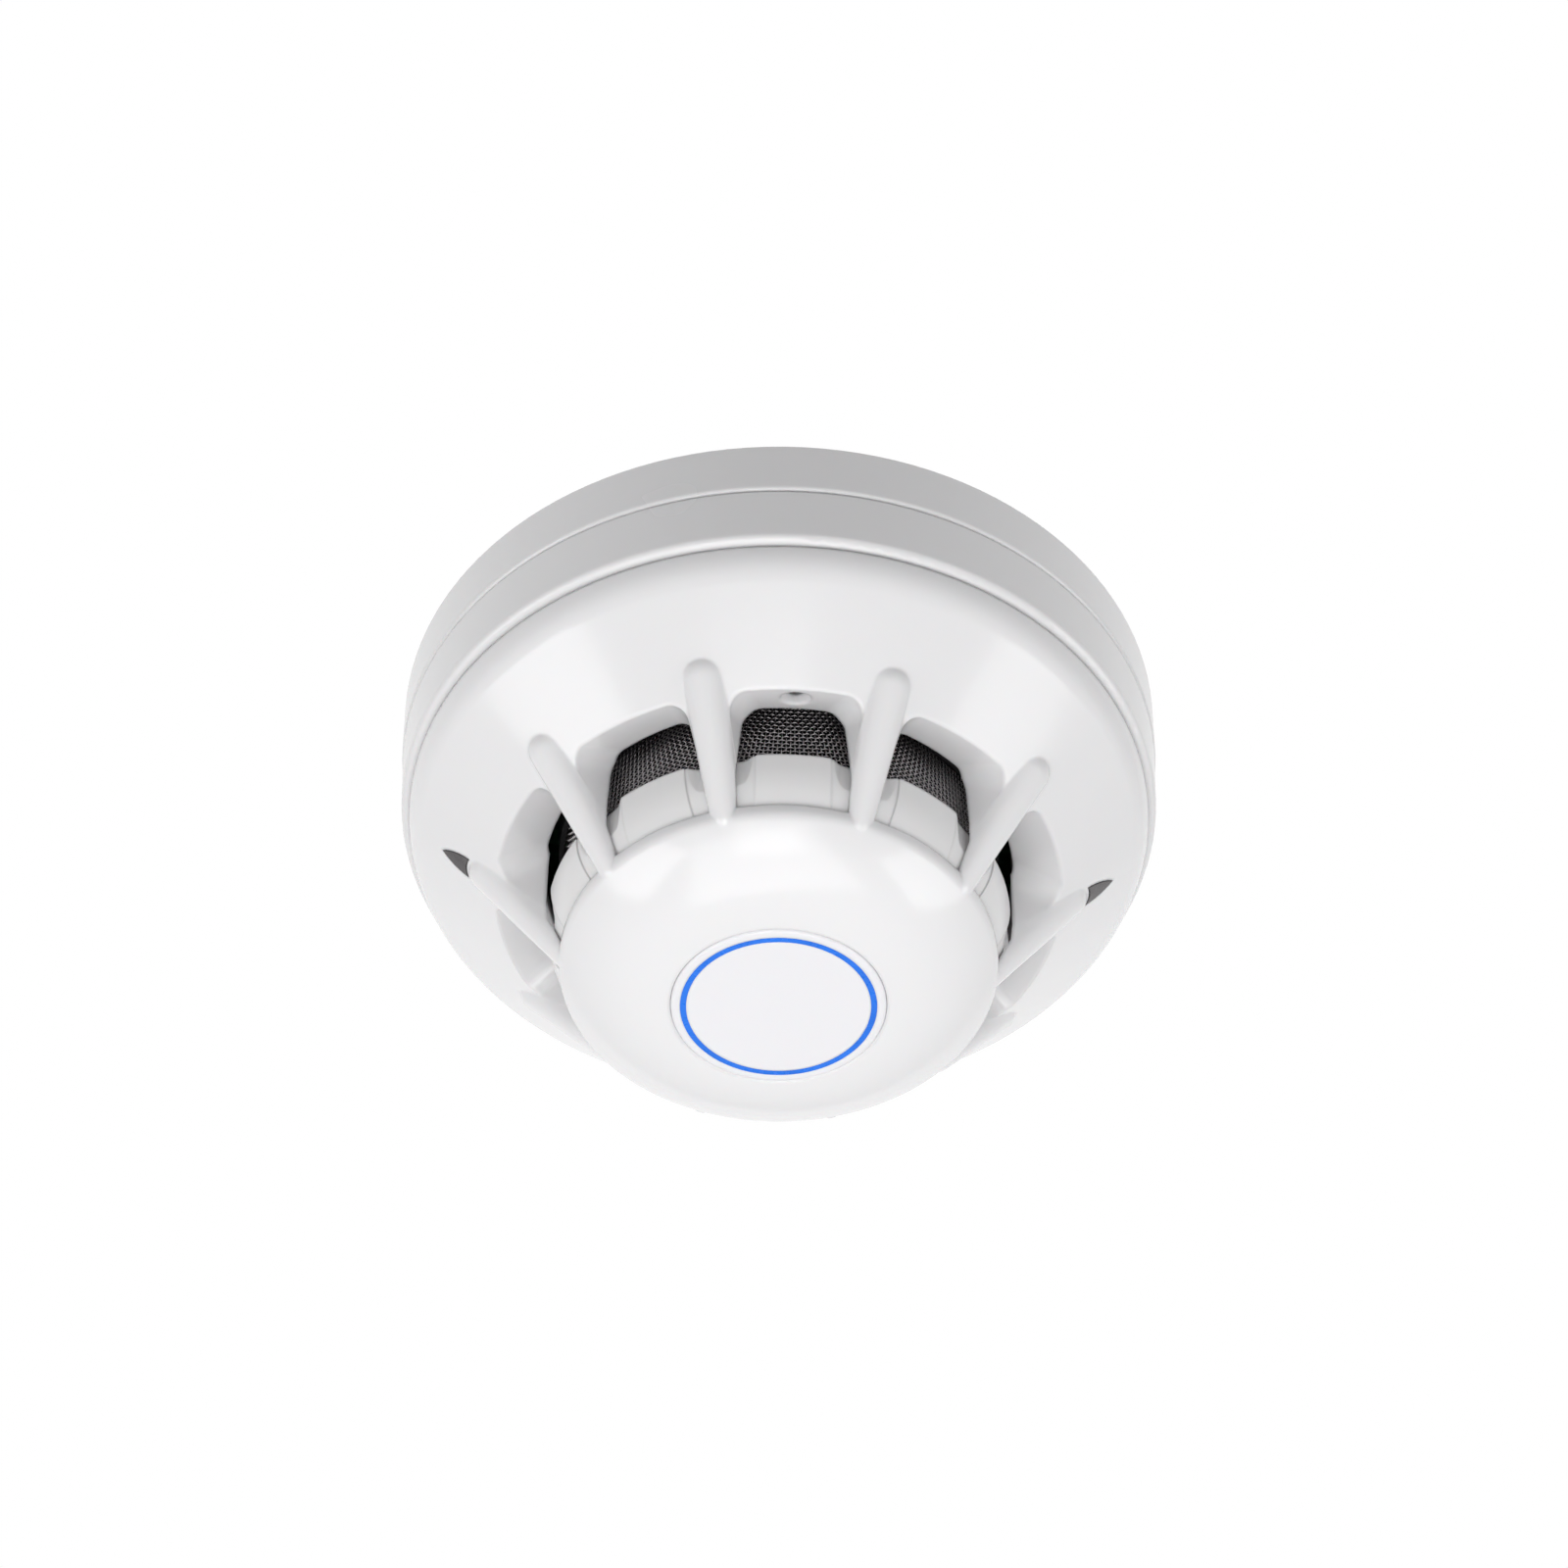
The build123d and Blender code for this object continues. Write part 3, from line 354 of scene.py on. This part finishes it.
# ---------------------------------------------------------------- finishes of all pieces
WHITE = (0.86, 0.855, 0.862)
SHELL_WHITE = glossy_white("gloss_white_shell", WHITE, 0.18, 0.8 * MM)
BASE_WHITE = glossy_white("gloss_white_base", (0.83, 0.825, 0.83), 0.26)
DEFLECTOR_WHITE = glossy_white("gloss_white_deflector", (0.84, 0.835, 0.835), 0.24)
INSERT_WHITE = glossy_white("pale_lavender_disc", (0.87, 0.862, 0.885), 0.3)
BLACK_PLASTIC = moulded_plastic("matt_black_plastic", (0.012, 0.012, 0.013), 0.6, 0.15 * MM, 0.3, 3000.0)
STEEL = metal("zinc_plated_steel", (0.62, 0.61, 0.58), 0.3)
SPRING_STEEL = metal("spring_steel", (0.5, 0.5, 0.5), 0.22)
BRONZE = metal("tinned_bronze", (0.72, 0.66, 0.5), 0.25)
BRASS = metal("brass", (0.75, 0.58, 0.28), 0.28)
DARK_WIRE = mesh_wire("dark_steel_wire")
SLEEVE = moulded_plastic("sleeve_plastic", (0.6, 0.57, 0.5), 0.45, 0.1 * MM, 0.1, 3000.0)
NYLON = moulded_plastic("grey_nylon", (0.42, 0.43, 0.44), 0.42, 0.2 * MM, 0.1, 2200.0)
CHIP = moulded_plastic("chip_epoxy", (0.02, 0.02, 0.021), 0.5, 0.08 * MM, 0.25, 5000.0)
BEAD = moulded_plastic("bead_epoxy", (0.03, 0.03, 0.032), 0.25, 0.0, 0.08, 3000.0)
CAN = moulded_plastic("capacitor_sleeve", (0.03, 0.045, 0.1), 0.3, 0.15 * MM, 0.05, 2500.0)
CLEAR_LAMP = moulded_plastic("milky_lamp_epoxy", (0.6, 0.2, 0.18), 0.2, 0.1 * MM, 0.04, 2500.0)
DARK_LAMP = moulded_plastic("infrared_epoxy", (0.05, 0.02, 0.05), 0.18, 0.1 * MM, 0.04, 2500.0)

FINISHES = {
    "base_ring": BASE_WHITE,
    "rear_housing": BASE_WHITE,
    "outer_cover": SHELL_WHITE,
    "deflector_ring": DEFLECTOR_WHITE,
    "nose_insert": INSERT_WHITE,
    "blue_ring": blue_plastic_painted_glow("blue_ring_plastic"),
    "left_led_lens": smoked_lens("smoked_lens_left"),
    "right_led_lens": smoked_lens("smoked_lens_right"),
    "insect_mesh": DARK_WIRE,
    "contact_springs": BRONZE,
    "clamp_washers": STEEL,
    "terminal_screws": STEEL,
    "lock_pin": NYLON,
    "lock_spring": SPRING_STEEL,
    "lock_cap": NYLON,
    "contact_blades": BRONZE,
    "contact_rivets": BRASS,
    "cover_screws": STEEL,
    "board_screws": STEEL,
    "optical_block": BLACK_PLASTIC,
    "labyrinth": BLACK_PLASTIC,
    "chamber_lid": BLACK_PLASTIC,
    "ir_emitter": DARK_LAMP,
    "photodiode": DARK_LAMP,
    "diode_screen": SPRING_STEEL,
    "thermistors": BEAD,
    "thermistor_sleeves": SLEEVE,
    "circuit_board": printed_board("green_circuit_board"),
    "microcontroller": CHIP,
    "small_chips": CHIP,
    "capacitors": CAN,
    "left_led": CLEAR_LAMP,
    "right_led": CLEAR_LAMP,
}

for node_name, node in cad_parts.items():
    if not node.material_slots:
        node.data.materials.append(FINISHES[node_name])
    for slot in node.material_slots:
        slot.material = FINISHES[node_name]

warp = weave_family("mesh_wires_along_x", 1)
weft = weave_family("mesh_wires_along_y", -1)
cup_floor = mesh_floor("mesh_cup_floor")
for piece, finish in ((warp, DARK_WIRE), (weft, DARK_WIRE), (cup_floor, woven_floor("woven_floor"))):
    piece.data.materials.append(finish)
    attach(piece, "head")
    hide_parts("insect_mesh")

# ---------------------------------------------------------------- surroundings, light and camera
FLOOR_DROP = 1.0
FLOOR_REACH = 40.0
FLOOR_CLOUDS = 3.0  # to the metre
floor_corners = [(x, y, 0) for x, y in ((-1, -1), (1, -1), (1, 1), (-1, 1))]
floor = new_piece(
    "floor", [(FLOOR_REACH * x, FLOOR_REACH * y, z) for x, y, z in floor_corners], [(0, 1, 2, 3)]
)
floor.location = (0, 0, -FLOOR_DROP)
floor_paint, floor_tree, floor_shader = new_material("pale_floor")
floor_clouds = object_noise(floor_tree, FLOOR_CLOUDS)
floor_tree.links.new(
    colour_between(floor_tree, floor_clouds, (0.7, 0.7, 0.705), (0.72, 0.72, 0.72)),
    floor_shader.inputs["Base Color"],
)
floor_shader.inputs["Roughness"].default_value = 0.8
floor.data.materials.append(floor_paint)

# The camera looks up at the front from below. Directions are from the detector.
CAMERA_AZIMUTH = math.radians(3.55)  # to the left of straight ahead
CAMERA_DROP = math.radians(47.342)
CAMERA_DISTANCE = 0.608
CAMERA_AIM = Vector((0.68 * MM, 0, -9.36 * MM))
CAMERA_LENS = 104.22


def from_detector(azimuth, drop, distance):
    """The point this far from the origin, below the horizontal by drop; azimuth 0 is -y."""
    level = distance * math.cos(drop)
    return Vector(
        (-level * math.sin(azimuth), -level * math.cos(azimuth), -distance * math.sin(drop))
    )


camera = bpy.data.objects.new("camera", bpy.data.cameras.new("camera"))
scene.collection.objects.link(camera)
camera.data.lens = CAMERA_LENS
camera.location = from_detector(CAMERA_AZIMUTH, CAMERA_DROP, CAMERA_DISTANCE)
camera.rotation_euler = (CAMERA_AIM - camera.location).to_track_quat("-Z", "Y").to_euler()
scene.camera = camera


def soft_box(name, azimuth, drop, distance, size, power):
    """A square area light aimed at the detector."""
    light = bpy.data.lights.new(name, "AREA")
    light.size = size
    light.energy = power
    lamp = bpy.data.objects.new(name, light)
    scene.collection.objects.link(lamp)
    lamp.location = from_detector(math.radians(azimuth), math.radians(drop), distance)
    lamp.rotation_euler = (-lamp.location).to_track_quat("-Z", "Y").to_euler()
    lamp.visible_camera = False


# Azimuth and drop in degrees, distance and size in metres, power in watts.
soft_box("key_from_below", 20, 75, 0.85, 0.7, 2.1)
soft_box("wire_sparkle", 10, 58, 0.75, 0.3, 0.4)
soft_box("left_fill", 80, 40, 1.0, 0.5, 1.65)
soft_box("right_fill", -80, 40, 1.0, 0.5, 1.55)

# Studio surround: white where the camera looks, dimmer behind it.
SURROUND_DIM = (0.28, 0.28, 0.285)
SURROUND_WHITE = (1.0, 1.0, 1.0)
WHITE_FROM = 0.72  # cosine of the angle from the bright side
BRIGHT_SIDE = Vector((0, math.cos(CAMERA_DROP), math.sin(CAMERA_DROP)))
world = bpy.data.worlds.new("studio")
scene.world = world
world.use_nodes = True
sky = world.node_tree
direction = sky.nodes.new("ShaderNodeTexCoord")
facing = sky.nodes.new("ShaderNodeVectorMath")
facing.operation = "DOT_PRODUCT"
facing.inputs[1].default_value = BRIGHT_SIDE
sky.links.new(direction.outputs["Generated"], facing.inputs[0])
sky.links.new(
    colour_between(sky, facing.outputs["Value"], SURROUND_DIM, SURROUND_WHITE, 0.0, WHITE_FROM),
    sky.nodes["Background"].inputs["Color"],
)
scene.view_settings.view_transform = "Standard"
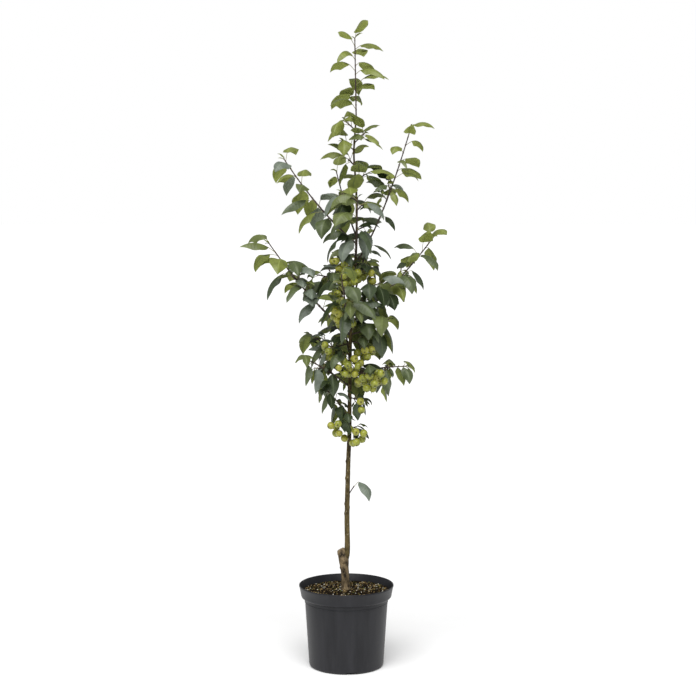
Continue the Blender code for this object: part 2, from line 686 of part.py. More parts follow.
------------------------------------------------
• Job
Print the records above exactly as they appear.

• Solution to the exercise
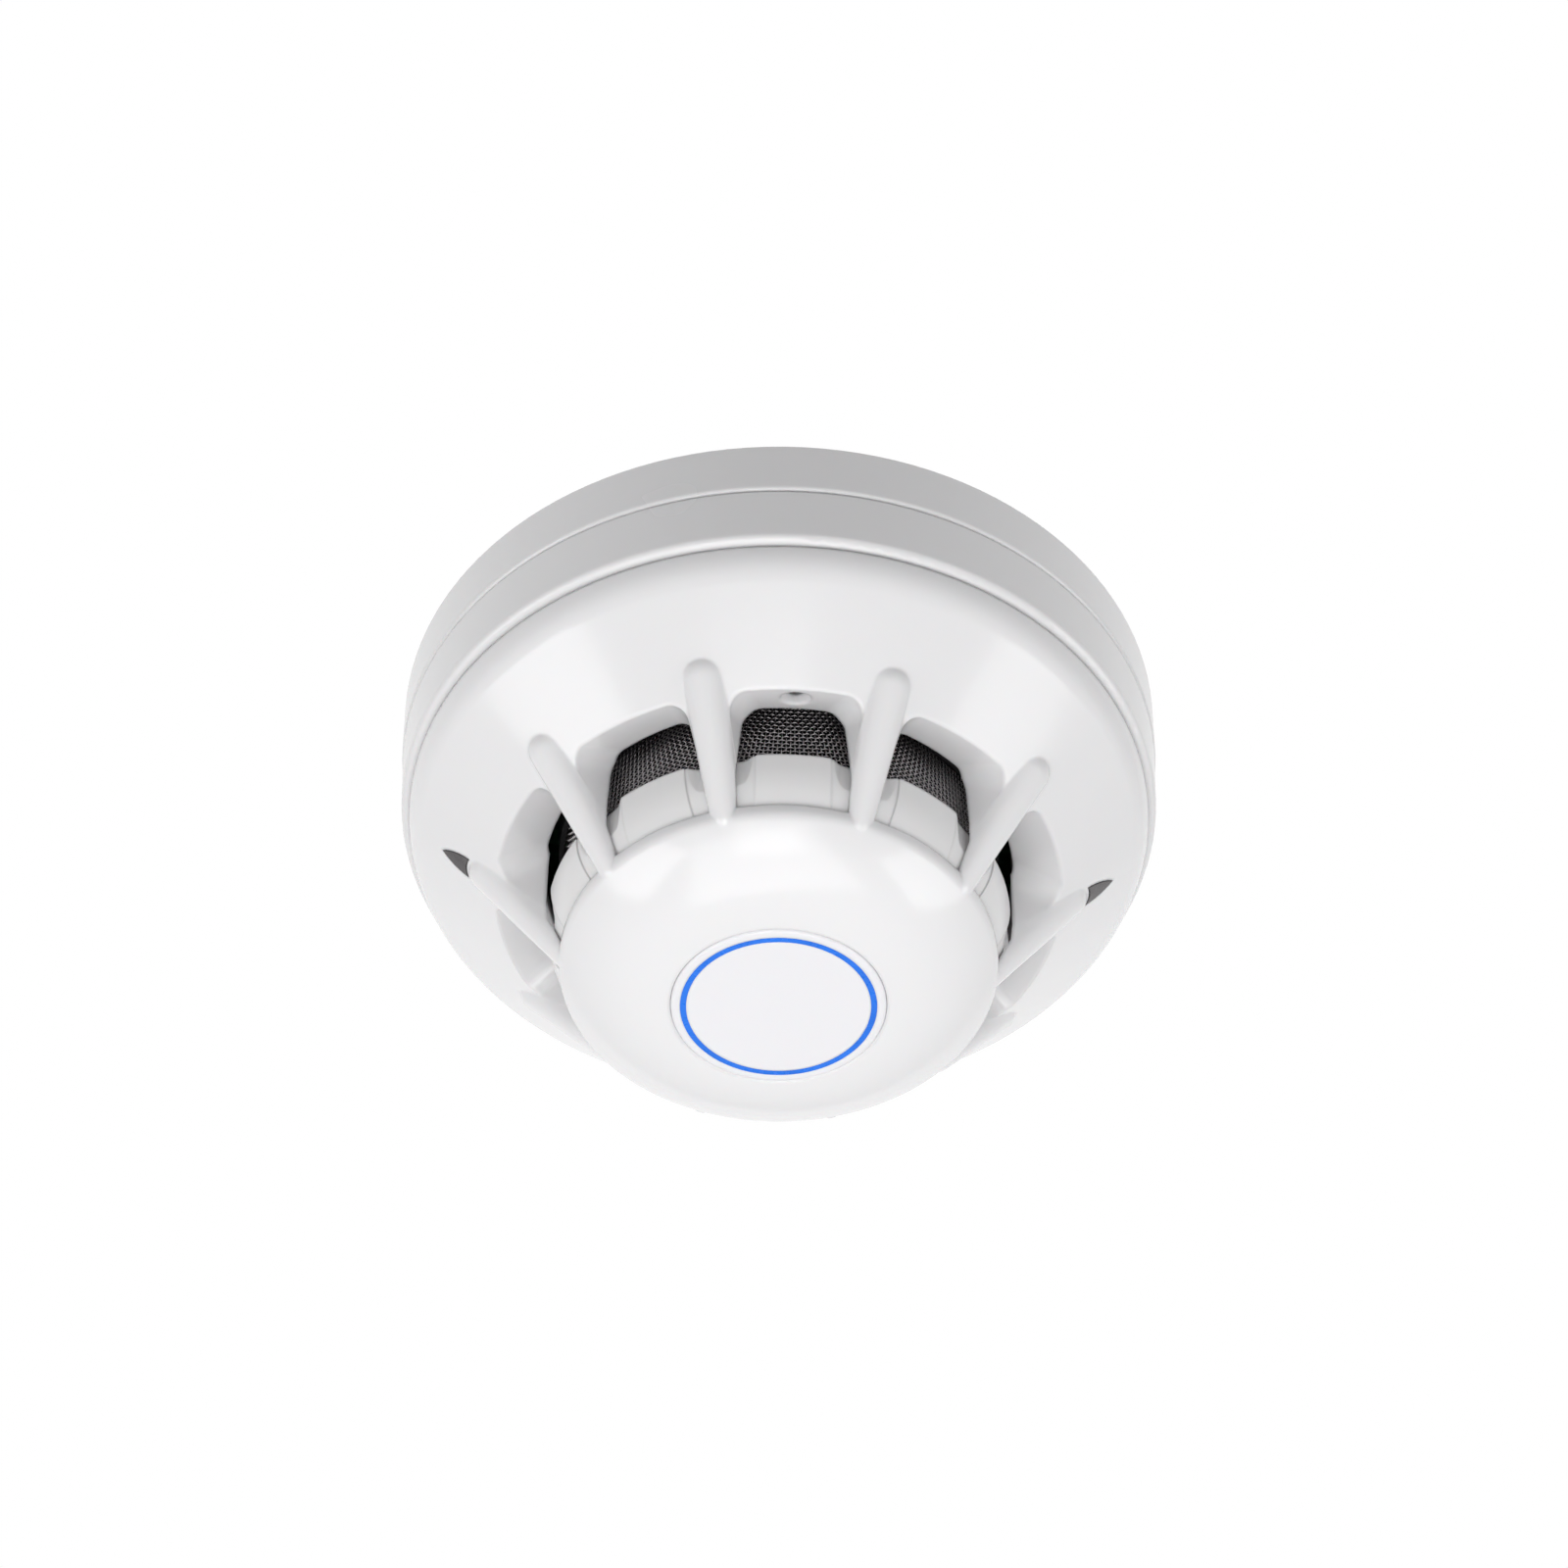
The build123d and Blender code for this object continues. Write part 3, from line 354 of scene.py on. This part finishes it.
# ---------------------------------------------------------------- finishes of all pieces
WHITE = (0.86, 0.855, 0.862)
SHELL_WHITE = glossy_white("gloss_white_shell", WHITE, 0.18, 0.8 * MM)
BASE_WHITE = glossy_white("gloss_white_base", (0.83, 0.825, 0.83), 0.26)
DEFLECTOR_WHITE = glossy_white("gloss_white_deflector", (0.84, 0.835, 0.835), 0.24)
INSERT_WHITE = glossy_white("pale_lavender_disc", (0.87, 0.862, 0.885), 0.3)
BLACK_PLASTIC = moulded_plastic("matt_black_plastic", (0.012, 0.012, 0.013), 0.6, 0.15 * MM, 0.3, 3000.0)
STEEL = metal("zinc_plated_steel", (0.62, 0.61, 0.58), 0.3)
SPRING_STEEL = metal("spring_steel", (0.5, 0.5, 0.5), 0.22)
BRONZE = metal("tinned_bronze", (0.72, 0.66, 0.5), 0.25)
BRASS = metal("brass", (0.75, 0.58, 0.28), 0.28)
DARK_WIRE = mesh_wire("dark_steel_wire")
SLEEVE = moulded_plastic("sleeve_plastic", (0.6, 0.57, 0.5), 0.45, 0.1 * MM, 0.1, 3000.0)
NYLON = moulded_plastic("grey_nylon", (0.42, 0.43, 0.44), 0.42, 0.2 * MM, 0.1, 2200.0)
CHIP = moulded_plastic("chip_epoxy", (0.02, 0.02, 0.021), 0.5, 0.08 * MM, 0.25, 5000.0)
BEAD = moulded_plastic("bead_epoxy", (0.03, 0.03, 0.032), 0.25, 0.0, 0.08, 3000.0)
CAN = moulded_plastic("capacitor_sleeve", (0.03, 0.045, 0.1), 0.3, 0.15 * MM, 0.05, 2500.0)
CLEAR_LAMP = moulded_plastic("milky_lamp_epoxy", (0.6, 0.2, 0.18), 0.2, 0.1 * MM, 0.04, 2500.0)
DARK_LAMP = moulded_plastic("infrared_epoxy", (0.05, 0.02, 0.05), 0.18, 0.1 * MM, 0.04, 2500.0)

FINISHES = {
    "base_ring": BASE_WHITE,
    "rear_housing": BASE_WHITE,
    "outer_cover": SHELL_WHITE,
    "deflector_ring": DEFLECTOR_WHITE,
    "nose_insert": INSERT_WHITE,
    "blue_ring": blue_plastic_painted_glow("blue_ring_plastic"),
    "left_led_lens": smoked_lens("smoked_lens_left"),
    "right_led_lens": smoked_lens("smoked_lens_right"),
    "insect_mesh": DARK_WIRE,
    "contact_springs": BRONZE,
    "clamp_washers": STEEL,
    "terminal_screws": STEEL,
    "lock_pin": NYLON,
    "lock_spring": SPRING_STEEL,
    "lock_cap": NYLON,
    "contact_blades": BRONZE,
    "contact_rivets": BRASS,
    "cover_screws": STEEL,
    "board_screws": STEEL,
    "optical_block": BLACK_PLASTIC,
    "labyrinth": BLACK_PLASTIC,
    "chamber_lid": BLACK_PLASTIC,
    "ir_emitter": DARK_LAMP,
    "photodiode": DARK_LAMP,
    "diode_screen": SPRING_STEEL,
    "thermistors": BEAD,
    "thermistor_sleeves": SLEEVE,
    "circuit_board": printed_board("green_circuit_board"),
    "microcontroller": CHIP,
    "small_chips": CHIP,
    "capacitors": CAN,
    "left_led": CLEAR_LAMP,
    "right_led": CLEAR_LAMP,
}

for node_name, node in cad_parts.items():
    if not node.material_slots:
        node.data.materials.append(FINISHES[node_name])
    for slot in node.material_slots:
        slot.material = FINISHES[node_name]

warp = weave_family("mesh_wires_along_x", 1)
weft = weave_family("mesh_wires_along_y", -1)
cup_floor = mesh_floor("mesh_cup_floor")
for piece, finish in ((warp, DARK_WIRE), (weft, DARK_WIRE), (cup_floor, woven_floor("woven_floor"))):
    piece.data.materials.append(finish)
    attach(piece, "head")
    hide_parts("insect_mesh")

# ---------------------------------------------------------------- surroundings, light and camera
FLOOR_DROP = 1.0
FLOOR_REACH = 40.0
FLOOR_CLOUDS = 3.0  # to the metre
floor_corners = [(x, y, 0) for x, y in ((-1, -1), (1, -1), (1, 1), (-1, 1))]
floor = new_piece(
    "floor", [(FLOOR_REACH * x, FLOOR_REACH * y, z) for x, y, z in floor_corners], [(0, 1, 2, 3)]
)
floor.location = (0, 0, -FLOOR_DROP)
floor_paint, floor_tree, floor_shader = new_material("pale_floor")
floor_clouds = object_noise(floor_tree, FLOOR_CLOUDS)
floor_tree.links.new(
    colour_between(floor_tree, floor_clouds, (0.7, 0.7, 0.705), (0.72, 0.72, 0.72)),
    floor_shader.inputs["Base Color"],
)
floor_shader.inputs["Roughness"].default_value = 0.8
floor.data.materials.append(floor_paint)

# The camera looks up at the front from below. Directions are from the detector.
CAMERA_AZIMUTH = math.radians(3.55)  # to the left of straight ahead
CAMERA_DROP = math.radians(47.342)
CAMERA_DISTANCE = 0.608
CAMERA_AIM = Vector((0.68 * MM, 0, -9.36 * MM))
CAMERA_LENS = 104.22


def from_detector(azimuth, drop, distance):
    """The point this far from the origin, below the horizontal by drop; azimuth 0 is -y."""
    level = distance * math.cos(drop)
    return Vector(
        (-level * math.sin(azimuth), -level * math.cos(azimuth), -distance * math.sin(drop))
    )


camera = bpy.data.objects.new("camera", bpy.data.cameras.new("camera"))
scene.collection.objects.link(camera)
camera.data.lens = CAMERA_LENS
camera.location = from_detector(CAMERA_AZIMUTH, CAMERA_DROP, CAMERA_DISTANCE)
camera.rotation_euler = (CAMERA_AIM - camera.location).to_track_quat("-Z", "Y").to_euler()
scene.camera = camera


def soft_box(name, azimuth, drop, distance, size, power):
    """A square area light aimed at the detector."""
    light = bpy.data.lights.new(name, "AREA")
    light.size = size
    light.energy = power
    lamp = bpy.data.objects.new(name, light)
    scene.collection.objects.link(lamp)
    lamp.location = from_detector(math.radians(azimuth), math.radians(drop), distance)
    lamp.rotation_euler = (-lamp.location).to_track_quat("-Z", "Y").to_euler()
    lamp.visible_camera = False


# Azimuth and drop in degrees, distance and size in metres, power in watts.
soft_box("key_from_below", 20, 75, 0.85, 0.7, 2.1)
soft_box("wire_sparkle", 10, 58, 0.75, 0.3, 0.4)
soft_box("left_fill", 80, 40, 1.0, 0.5, 1.65)
soft_box("right_fill", -80, 40, 1.0, 0.5, 1.55)

# Studio surround: white where the camera looks, dimmer behind it.
SURROUND_DIM = (0.28, 0.28, 0.285)
SURROUND_WHITE = (1.0, 1.0, 1.0)
WHITE_FROM = 0.72  # cosine of the angle from the bright side
BRIGHT_SIDE = Vector((0, math.cos(CAMERA_DROP), math.sin(CAMERA_DROP)))
world = bpy.data.worlds.new("studio")
scene.world = world
world.use_nodes = True
sky = world.node_tree
direction = sky.nodes.new("ShaderNodeTexCoord")
facing = sky.nodes.new("ShaderNodeVectorMath")
facing.operation = "DOT_PRODUCT"
facing.inputs[1].default_value = BRIGHT_SIDE
sky.links.new(direction.outputs["Generated"], facing.inputs[0])
sky.links.new(
    colour_between(sky, facing.outputs["Value"], SURROUND_DIM, SURROUND_WHITE, 0.0, WHITE_FROM),
    sky.nodes["Background"].inputs["Color"],
)
scene.view_settings.view_transform = "Standard"
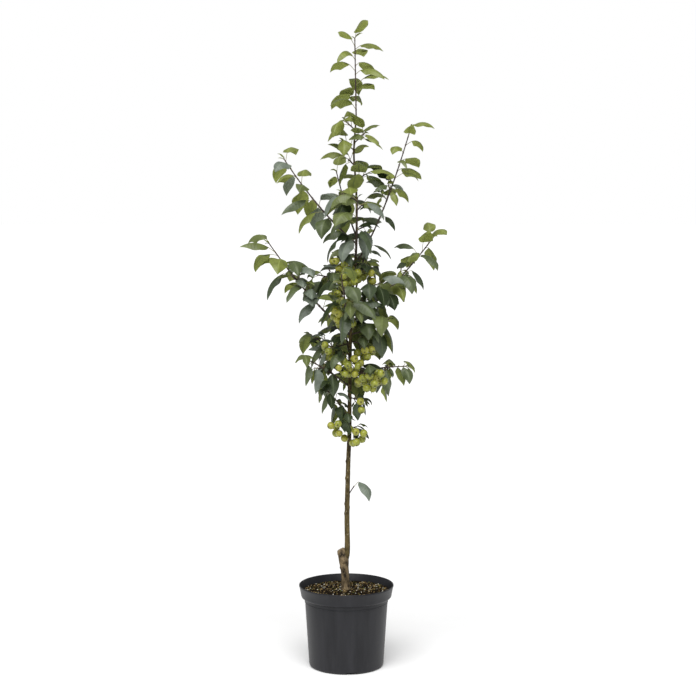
Continue the Blender code for this object: part 2, from line 686 of part.py. More parts follow.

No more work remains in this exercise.